GIVEN INSTRUCTION: Identify each line in the records below that contains the word "finishes", and copy it.

DATA SHOWN:
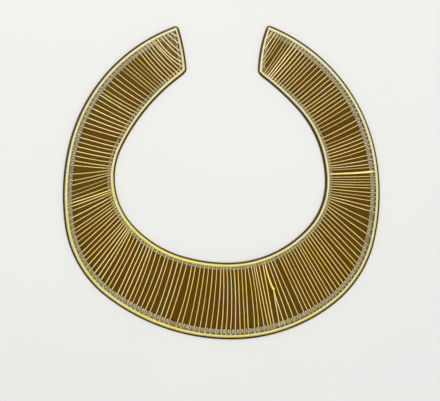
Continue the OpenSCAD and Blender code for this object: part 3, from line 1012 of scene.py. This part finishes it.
solderLook = {
    "profile": ((0, 1.0), (0.5, 0.87), (0.87, 0.5), (1.0, 0.0), (0.87, -0.5), (0.5, -0.87), (0, -1.0)),
    "sides": 12, "square": 1.0,
    "ribSize": (0.62, 0.52, 0.34), "cornerSize": (1.12, 1.0, 0.95),       # mm
    "inward": 1.05, "ribHeight": 1.5,                                     # mm
    "spread": (0.8, 1.15), "tones": (0, 0.5), "cornerTone": 0.5,
    "seed": 12, "Unevenness": 0.06 * mm, "Finish": rimGold, **smallLumps,
}


def makeSolder(rods):
    look, spots = solderLook, []
    chance = np.random.default_rng(look["seed"])
    for rod in rods:
        for end in (0, 1):
            place = rimSpot(rod, end, look["inward"])
            place[2] = look["ribHeight"]
            size = np.array(look["ribSize"]) * chance.uniform(*look["spread"])
            turn = (0, 0, directionOf(rod[1] - rod[0]))
            spots.append((place, size, turn, chance.uniform(*look["tones"])))
    for corner, toward in ((leftTip, leftFoot), (leftFoot, leftTip),
                           (rightTip, rightFoot), (rightFoot, rightTip)):
        turn = (0, 0, directionOf(toward - corner))
        spots.append(((*corner, rimLook["height"]), look["cornerSize"], turn, look["cornerTone"]))
    return settle(setOutPiece("solderJoints", spots, look, "tone"), "rim_gold")


# A plain floor under a plain sky
floorLook = {
    "reach": 3,              # m
    "pale": (0.80, 0.79, 0.76), "dimmer": 0.97, "mottleSize": 90.0,
    "metallic": 0.0, "specular": 0.2, "roughness": 0.85,
}


def makeStage():
    reach, pale = floorLook["reach"], floorLook["pale"]
    floor = newPiece("floor", [(x * reach, y * reach, 0) for x, y in ((-1, -1), (1, -1), (1, 1), (-1, 1))],
                     [(0, 1, 2, 3)])
    material, tree, shader, place = newFinish("paleFloor", floorLook)
    mottle = cloud(tree, place, floorLook["mottleSize"])
    colour = tint(tree, mottle, pale, [floorLook["dimmer"] * c for c in pale])
    feed(tree, shader, {"Base Color": colour, "Roughness": floorLook["roughness"]})
    floor.data.materials.append(material)
    world = bpy.data.worlds.new("studio")
    world.use_nodes = True
    feed(world.node_tree, world.node_tree.nodes["Background"],
         {"Color": (*stageLook["sky"], 1), "Strength": stageLook["skyStrength"]})
    bpy.context.scene.world = world
    softLight("keyLight")
    softLight("fillLight")


lookDown()
makePlate()
print("plate ready")
makeBorder()
print("border ready")
makeRim("outerRim", outerArcs, "outer_rim", rimLook["outerWidths"])
makeRim("innerRim", innerArcs, "inner_rim", rimLook["innerWidths"])
makeRim("leftEndBar", leftArcs, "left_end_bar", rimLook["barWidths"])
makeRim("rightEndBar", rightArcs, "right_end_bar", rimLook["barWidths"][::-1])
print("rim wires ready")
leftRods, rightRods = rodLines("left_ribs"), rodLines("right_ribs")
makeRibs("leftRibs", "left_ribs", leftRods)
makeRibs("rightRibs", "right_ribs", rightRods)
crossRods = rodLines("cross_bar")
makeCrossBar(crossRods[0])
forkTip, forkShoulder, forkTails = forkEnds()
makeForkedBar(forkTip, forkShoulder, forkTails)
print("ribs ready")
barRods = crossRods + [[tail, forkTip] for tail in forkTails]
makeCells(sorted(leftRods + rightRods + barRods, key=bearingOf))
makeSolder(leftRods + rightRods)
print("cells and solder ready")
makeStage()
print("stage ready")
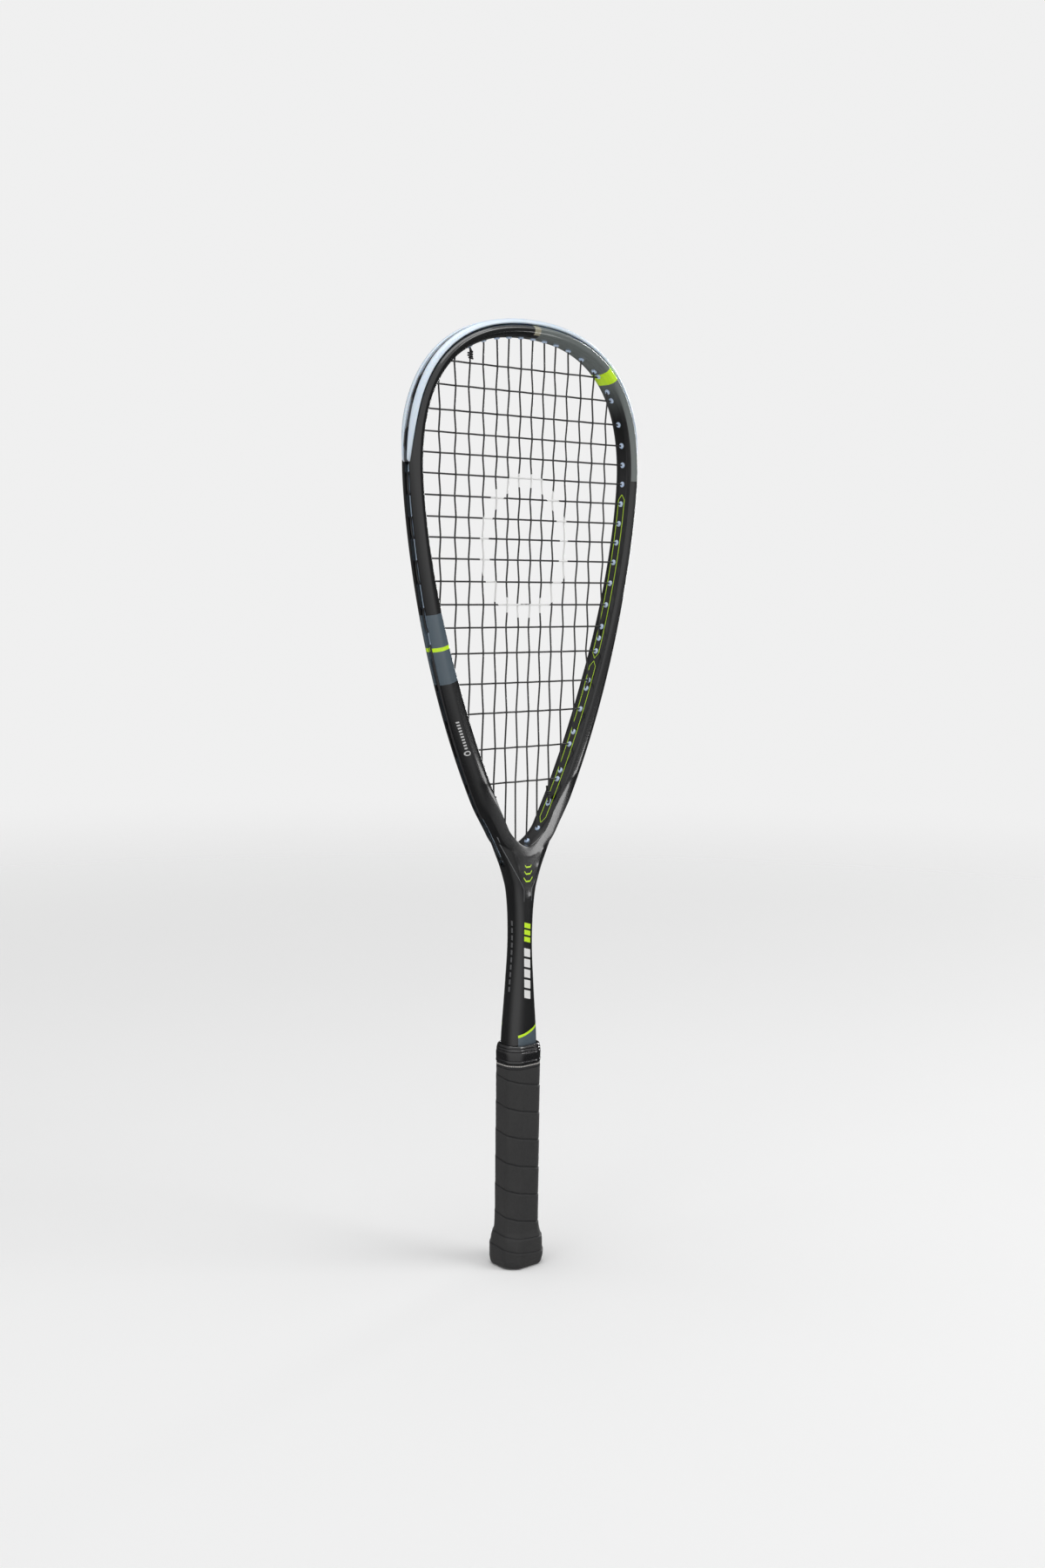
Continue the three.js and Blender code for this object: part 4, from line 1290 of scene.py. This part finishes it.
def tape_finish():
    """Woven tape with a pale line of stitches along its lower edge."""
    tape = Finish("woven_tape", (0.02, 0.02, 0.022), 0.6)
    turn = tape.y.do("ARCTAN2", tape.x)
    weave = (turn * 160).do("SINE") * (tape.z * 9).do("SINE")
    tape.paint(weave * 0.5 + 0.5, (0.035, 0.035, 0.037))
    stitch = abs(tape.z - 152.6).below(0.45) * (turn * 11).repeat(1, 0.7)
    tape.paint(stitch, (0.55, 0.53, 0.5))
    tape.bump(weave + stitch * 2, 0.08)
    return tape.material


def simple_finish(name, colour, variation, roughness, grain, depth, **sockets):
    finish = Finish(name, colour, roughness, **sockets)
    finish.paint(finish.noise(grain / 8, 4), variation)
    finish.roughen(finish.noise(grain / 3, 3) * 0.16 + (roughness - 0.08))
    finish.bump(finish.noise(grain, 3), depth)
    return finish.material


def dress(piece, material):
    piece.data.materials.clear()
    piece.data.materials.append(material)


# ---- stage ----

BACKDROP = 0.87


def make_stage():
    """A pale floor that fades into a pale backdrop."""
    deselect()
    bpy.ops.mesh.primitive_circle_add(vertices=128, radius=3, fill_type="NGON")
    floor = bpy.context.object
    floor.name = "floor"
    floor.visible_glossy = False
    pale = Finish("pale_floor", (0.9, 0.9, 0.9), 0.85)
    pale.paint(pale.noise(2, 3), (0.92, 0.92, 0.92))
    from_middle = (pale.x * pale.x + pale.y * pale.y).do("SQRT")
    pale.tree.links.new((from_middle.ramp(250, 2900) * -1 + 1).socket, pale.shader.inputs["Alpha"])
    dress(floor, pale.material)


def make_world():
    """Pale to the camera; for the light it gives, bright high on the left and in front, dim elsewhere."""
    world = bpy.context.scene.world or bpy.data.worlds.new("studio")
    bpy.context.scene.world = world
    world.use_nodes = True
    nodes, links = world.node_tree.nodes, world.node_tree.links
    background = nodes["Background"]
    background.inputs[0].default_value = (1, 1, 1, 1)
    place = nodes.new("ShaderNodeTexCoord")
    toward = nodes.new("ShaderNodeVectorMath")
    toward.operation = "DOT_PRODUCT"
    toward.inputs[1].default_value = (-0.55, -0.55, 0.63)
    links.new(place.outputs["Generated"], toward.inputs[0])
    glow = nodes.new("ShaderNodeMapRange")
    glow.inputs["From Min"].default_value = -0.1
    glow.inputs["From Max"].default_value = 0.6
    glow.inputs["To Min"].default_value = 0.07
    glow.inputs["To Max"].default_value = 0.72
    links.new(toward.outputs["Value"], glow.inputs["Value"])
    ray = nodes.new("ShaderNodeLightPath")
    choose = nodes.new("ShaderNodeMix")
    links.new(ray.outputs["Is Camera Ray"], choose.inputs[0])
    links.new(glow.outputs[0], choose.inputs[2])
    choose.inputs[3].default_value = BACKDROP
    links.new(choose.outputs[0], background.inputs[1])
    bpy.context.scene.view_settings.view_transform = "Standard"


def add_light(name, place, target, size, power, size_y=None):
    deselect()
    bpy.ops.object.light_add(type="AREA", location=place)
    light = bpy.context.object
    light.name = name
    light.data.shape = "RECTANGLE"
    light.data.size = size
    light.data.size_y = size_y or size
    light.data.energy = power
    light.rotation_euler = (Vector(target) - Vector(place)).to_track_quat("-Z", "Y").to_euler()
    return light


def make_lights():
    middle = (0, 0, 0.4)
    add_light("key", (1.1, -1.5, 2.2), middle, 1.2, 19)
    add_light("overhead", (0, 0.3, 2.6), middle, 1.8, 19)
    add_light("left_fill", (-1.7, -0.1, 1.3), middle, 1.4, 5).visible_glossy = False
    # these two give only highlights: a line along the rim, and a soft patch on the right of the throat
    strip = add_light("right_strip", (2.6, 0.7, 1.25), middle, 0.3, 40, 2)
    glint = add_light("throat_glint", (0.75, -0.78, 0.217), (0.035, 0, 0.345), 0.1, 0.32, 0.16)
    for light in (strip, glint):
        light.visible_diffuse = False


def make_camera():
    yaw, pitch, roll = [math.radians(angle) for angle in (41.404, 6.453, 0.693)]
    forward = Vector((math.sin(yaw) * math.cos(pitch), math.cos(yaw) * math.cos(pitch), -math.sin(pitch)))
    level_right = Vector((math.cos(yaw), -math.sin(yaw), 0))
    level_up = level_right.cross(forward)
    right = level_right * math.cos(roll) + level_up * math.sin(roll)
    up = level_up * math.cos(roll) - level_right * math.sin(roll)
    deselect()
    bpy.ops.object.camera_add()
    camera = bpy.context.object
    camera.data.lens = 41.54
    camera.data.sensor_width = 36
    turned = Matrix((right, up, -forward)).transposed().to_4x4()
    turned.translation = Vector((-0.8584, -0.9746, 0.5045))
    camera.matrix_world = turned
    bpy.context.scene.camera = camera


# ---- the racket ----

make_camera()
make_stage()
make_world()
make_lights()


def fit(piece, material, slot, *nodes):
    if material:
        dress(piece, material)
    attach(piece, "root")
    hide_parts(*nodes)


bumper_nylon = nylon_finish("bumper_nylon", (0.66, 0.76, 0.88), (0.74, 0.83, 0.92), True)
grommet_nylon = nylon_finish("grommet_nylon", (0.5, 0.62, 0.86), (0.58, 0.7, 0.9))
fit(make_frame(), frame_finish(), "frame_carbon", "frame")
fit(make_bumper(bumper_nylon, grommet_nylon), None, "bumper_nylon", "bumper_guard")
# the side strips' nylon is a darker copy of the grommets' pale blue: partly the black frame seen through
# the thin strip, partly painted shade of the groove it lies in
strip_nylon = nylon_finish("strip_nylon", (0.3, 0.38, 0.47), (0.36, 0.44, 0.53))
for side_name, side in (("right", 1), ("left", -1)):
    strip = make_strip(f"grommet_strip_{side_name}_moulding", side, strip_nylon, grommet_nylon)
    fit(strip, None, "grommet_nylon", f"grommet_strip_{side_name}")
for number, (turn, outer) in enumerate(throat_tunnels(), 1):
    way = (outer - turn).normalized()
    barrel = joined(barrels([(turn + way * (STRING_TURN - 0.05), outer - way * 0.4)]))
    barrel.name = f"throat_grommet_{number}_barrel"
    smooth(barrel, 35)
    fit(barrel, grommet_nylon, "grommet_nylon", f"throat_grommet_{number}")

coated_string = string_finish()
for name, route in (("main_string", main_string_route()), ("cross_string", cross_string_route())):
    fit(tube(f"{name}_woven", eased(route), STRING_RADIUS), coated_string, "string_nylon", name)

fit(make_grip(), grip_finish(), "grip_polyurethane", "grip_tape")
fit(make_finishing_tape(), tape_finish(), "finishing_tape", "finishing_tape")
rubber = simple_finish(
    "collar_rubber", (0.007, 0.007, 0.008), (0.01, 0.01, 0.011), 0.2, 600, 0.02, Coat_Weight=0.7)
fit(make_collar(), rubber, "collar_rubber", "grip_collar")
cap_plastic = simple_finish("cap_plastic", (0.018, 0.018, 0.02), (0.028, 0.028, 0.03), 0.45, 1200, 0.04)
fit(make_butt_cap(), cap_plastic, "cap_plastic", "butt_cap")

foam = simple_finish("pallet_foam", (0.55, 0.47, 0.27), (0.62, 0.54, 0.34), 0.9, 900, 0.1)
steel = simple_finish("staple_wire", (0.6, 0.6, 0.62), (0.5, 0.5, 0.52), 0.3, 700, 0.02, Metallic=1.0)
for side_name in ("front", "back"):
    dress(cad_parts[f"pallet_half_{side_name}"], foam)
for number in range(1, 5):
    dress(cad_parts[f"butt_cap_staple_{number}"], steel)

EXERCISE RESULT:
Continue the OpenSCAD and Blender code for this object: part 3, from line 1012 of scene.py. This part finishes it.
Continue the three.js and Blender code for this object: part 4, from line 1290 of scene.py. This part finishes it.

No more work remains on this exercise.